Chemical intervention does have its downside, however.
“It’s important to remember that the treatment that kills the beetle will also kill other insects which utilize the tree for food,” said Fox, the Fort Worth forester.
“It’s important to remember that the treatment that kills the beetle will also kill other insects which utilize the tree for food,” said Craig Fox, the Fort Worth forester.
Also being debated is the removal of healthy ash trees to discourage monoculture, reduce EAB infestation opportunities and provide lumber for commercial purposes before the pests attack and render the trees worthless (and potentially dangerous).
Parasitoid wasps that are natural predators of EAB are also under study.

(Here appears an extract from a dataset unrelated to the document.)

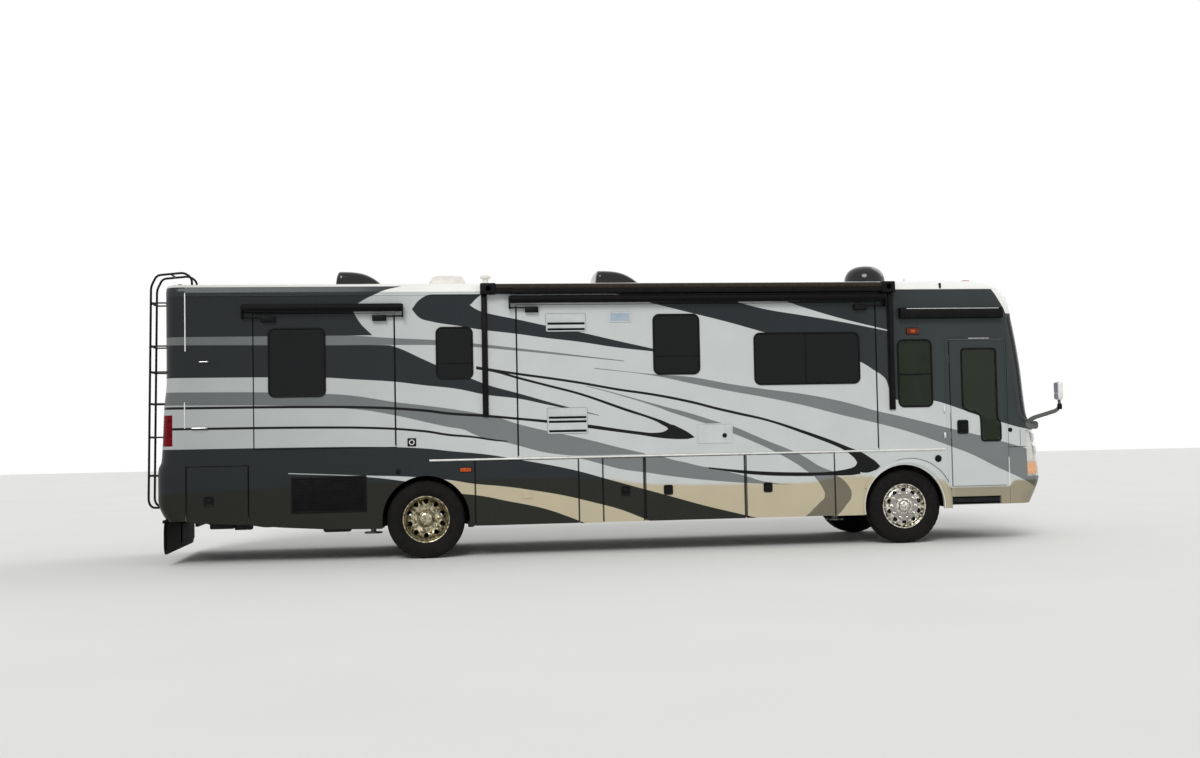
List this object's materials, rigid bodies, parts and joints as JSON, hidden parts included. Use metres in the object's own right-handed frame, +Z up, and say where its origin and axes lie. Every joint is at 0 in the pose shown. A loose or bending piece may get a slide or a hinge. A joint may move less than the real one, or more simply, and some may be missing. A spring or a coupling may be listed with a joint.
{
  "type": "motorhome",
  "caption": "Long rear-engined motorhome with slide-outs, awnings, baggage doors, entry door, steered front wheels, twin rear wheels and levelling jacks",
  "frame": {"origin": "on the ground under the middle of the overall length and width, wheels on the ground", "axes": "+X forward along the length, +Y to the vehicle's left, +Z up"},
  "size_m": [12.0798, 3.46, 3.89],
  "materials": {
    "chassis_steel": "matt black painted steel and castings",
    "jack_steel": "dull plated steel",
    "floor_composite": "grey coated panels",
    "well_plastic": "black liner and flaps",
    "body_paint": "silver-white gloss paint with charcoal and grey bands",
    "tinted_glass": "dark tinted glass",
    "lamp_lens": "clear lens over bright reflectors",
    "red_lens": "dark red lens",
    "amber_lens": "amber lens",
    "black_metal": "satin black",
    "white_plastic": "white moulded plastic",
    "dome_plastic": "gloss black dome",
    "step_metal": "dark ribbed step",
    "tyre_rubber": "black tyre rubber",
    "wheel_alloy": "polished",
    "dash_plastic": "grained dark plastic",
    "seat_leather": "beige leather"
  },
  "bodies": {
    "coach": {"chassis_frame": "chassis_steel", "frame_fittings": "chassis_steel", "axles": "chassis_steel", "powertrain": "chassis_steel", "floor_deck": "floor_composite", "storage_bays": "floor_composite", "wheel_wells": "well_plastic", "right_wall": "body_paint", "left_wall": "body_paint", "right_skirt": "body_paint", "left_skirt": "body_paint", "roof": "body_paint", "front_cap": "body_paint", "front_lower_cap": "body_paint", "rear_cap": "body_paint", "wall_windows": "tinted_glass", "windscreen": "tinted_glass", "headlamps": "lamp_lens", "tail_lamps": "red_lens", "marker_lamps": "amber_lens", "ladder": "black_metal", "awnings": "black_metal", "mirrors": "black_metal", "roof_air_units": "black_metal", "roof_vents": "white_plastic", "satellite_dome": "dome_plastic", "dashboard": "dash_plastic", "cab_seats": "seat_leather"},
    "left_knuckle": {"left_knuckle": "chassis_steel"},
    "right_knuckle": {"right_knuckle": "chassis_steel"},
    "front_left_wheel": {"front_left_tyre": "tyre_rubber", "front_left_rim": "wheel_alloy"},
    "front_right_wheel": {"front_right_tyre": "tyre_rubber", "front_right_rim": "wheel_alloy"},
    "rear_left_wheels": {"rear_left_tyres": "tyre_rubber", "rear_left_rims": "wheel_alloy"},
    "rear_right_wheels": {"rear_right_tyres": "tyre_rubber", "rear_right_rims": "wheel_alloy"},
    "main_slide": {"main_slide": "body_paint", "main_slide_windows": "tinted_glass", "main_slide_awning": "black_metal"},
    "bedroom_slide": {"bedroom_slide": "body_paint", "bedroom_slide_windows": "tinted_glass", "bedroom_slide_awning": "black_metal"},
    "entry_door": {"entry_door": "body_paint", "entry_door_window": "tinted_glass"},
    "entry_step": {"entry_step": "step_metal"},
    "engine_door": {"engine_door": "body_paint"},
    "right_rear_door": {"right_rear_door": "body_paint"},
    "right_bay_door_1": {"right_bay_door_1": "body_paint"},
    "right_bay_door_2": {"right_bay_door_2": "body_paint"},
    "right_bay_door_3": {"right_bay_door_3": "body_paint"},
    "right_bay_door_4": {"right_bay_door_4": "body_paint"},
    "left_bay_door_1": {"left_bay_door_1": "body_paint"},
    "left_bay_door_2": {"left_bay_door_2": "body_paint"},
    "left_bay_door_3": {"left_bay_door_3": "body_paint"},
    "jack_front_left": {"jack_front_left": "jack_steel"},
    "jack_front_right": {"jack_front_right": "jack_steel"},
    "jack_rear_left": {"jack_rear_left": "jack_steel"},
    "jack_rear_right": {"jack_rear_right": "jack_steel"}
  },
  "joints": [
    {"name": "left_steer", "type": "hinge", "parent": "coach", "child": "left_knuckle", "pos_m": [3.868, 0.93, 0.5], "axis": [0, 0, 1], "range_deg": [-38, 38]},
    {"name": "front_left_spin", "type": "hinge", "parent": "left_knuckle", "child": "front_left_wheel", "pos_m": [3.868, 1.067, 0.5], "axis": [0, 1, 0], "continuous": true},
    {"name": "rear_left_spin", "type": "hinge", "parent": "coach", "child": "rear_left_wheels", "pos_m": [-2.532, 0.932, 0.5], "axis": [0, 1, 0], "continuous": true},
    {"name": "right_steer", "type": "hinge", "parent": "coach", "child": "right_knuckle", "pos_m": [3.868, -0.93, 0.5], "axis": [0, 0, 1], "range_deg": [-38, 38]},
    {"name": "front_right_spin", "type": "hinge", "parent": "right_knuckle", "child": "front_right_wheel", "pos_m": [3.868, -1.067, 0.5], "axis": [0, 1, 0], "continuous": true},
    {"name": "rear_right_spin", "type": "hinge", "parent": "coach", "child": "rear_right_wheels", "pos_m": [-2.532, -0.932, 0.5], "axis": [0, 1, 0], "continuous": true},
    {"name": "main_slide_out", "type": "slide", "parent": "coach", "child": "main_slide", "axis": [0, -1, 0], "range_m": [0, 0.54]},
    {"name": "bedroom_slide_out", "type": "slide", "parent": "coach", "child": "bedroom_slide", "axis": [0, -1, 0], "range_m": [0, 0.54]},
    {"name": "entry_door_hinge", "type": "hinge", "parent": "coach", "child": "entry_door", "pos_m": [4.518, -1.279, 1.738], "axis": [0, 0, 1], "range_deg": [-100, 0]},
    {"name": "entry_step_slide", "type": "slide", "parent": "coach", "child": "entry_step", "axis": [0, -1, 0], "range_m": [0, 0.26]},
    {"name": "engine_door_hinge", "type": "hinge", "parent": "coach", "child": "engine_door", "pos_m": [-5.88, 0, 1.716], "axis": [0, 1, 0], "range_deg": [0, 75]},
    {"name": "right_rear_door_hinge", "type": "hinge", "parent": "coach", "child": "right_rear_door", "pos_m": [-5.1245, -1.269, 1.228], "axis": [1, 0, 0], "range_deg": [-80, 0]},
    {"name": "right_bay_door_1_hinge", "type": "hinge", "parent": "coach", "child": "right_bay_door_1", "pos_m": [-1.231, -1.269, 1.228], "axis": [1, 0, 0], "range_deg": [-80, 0]},
    {"name": "right_bay_door_2_hinge", "type": "hinge", "parent": "coach", "child": "right_bay_door_2", "pos_m": [0.028, -1.269, 1.228], "axis": [1, 0, 0], "range_deg": [-80, 0]},
    {"name": "right_bay_door_3_hinge", "type": "hinge", "parent": "coach", "child": "right_bay_door_3", "pos_m": [0.983, -1.269, 1.228], "axis": [1, 0, 0], "range_deg": [-80, 0]},
    {"name": "right_bay_door_4_hinge", "type": "hinge", "parent": "coach", "child": "right_bay_door_4", "pos_m": [2.273, -1.269, 1.228], "axis": [1, 0, 0], "range_deg": [-80, 0]},
    {"name": "left_bay_door_1_hinge", "type": "hinge", "parent": "coach", "child": "left_bay_door_1", "pos_m": [-1.083, 1.269, 1.228], "axis": [1, 0, 0], "range_deg": [0, 80]},
    {"name": "left_bay_door_2_hinge", "type": "hinge", "parent": "coach", "child": "left_bay_door_2", "pos_m": [0.532, 1.269, 1.228], "axis": [1, 0, 0], "range_deg": [0, 80]},
    {"name": "left_bay_door_3_hinge", "type": "hinge", "parent": "coach", "child": "left_bay_door_3", "pos_m": [2.103, 1.269, 1.228], "axis": [1, 0, 0], "range_deg": [0, 80]},
    {"name": "jack_front_left_extend", "type": "slide", "parent": "coach", "child": "jack_front_left", "axis": [0, 0, -1], "range_m": [0, 0.3]},
    {"name": "jack_front_right_extend", "type": "slide", "parent": "coach", "child": "jack_front_right", "axis": [0, 0, -1], "range_m": [0, 0.3]},
    {"name": "jack_rear_left_extend", "type": "slide", "parent": "coach", "child": "jack_rear_left", "axis": [0, 0, -1], "range_m": [0, 0.3]},
    {"name": "jack_rear_right_extend", "type": "slide", "parent": "coach", "child": "jack_rear_right", "axis": [0, 0, -1], "range_m": [0, 0.3]}
  ],
  "couplings": [
    {"joint": "right_steer", "follows": "left_steer", "ratio": 1}
  ]
}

In tests conducted in Connecticut, Massachusetts and New York, one of those wasp species, Spathius galinae, has shown relatively high levels of effectiveness controlling EAB in ash trees of up to 50 centimeters in diameter.
Whichever courses local governments take, fast implementation will be essential.
“Once [EAB is] detected, we will likely only have about three to five years before having a 99.7 percent mortality on ash trees,” Johnson said.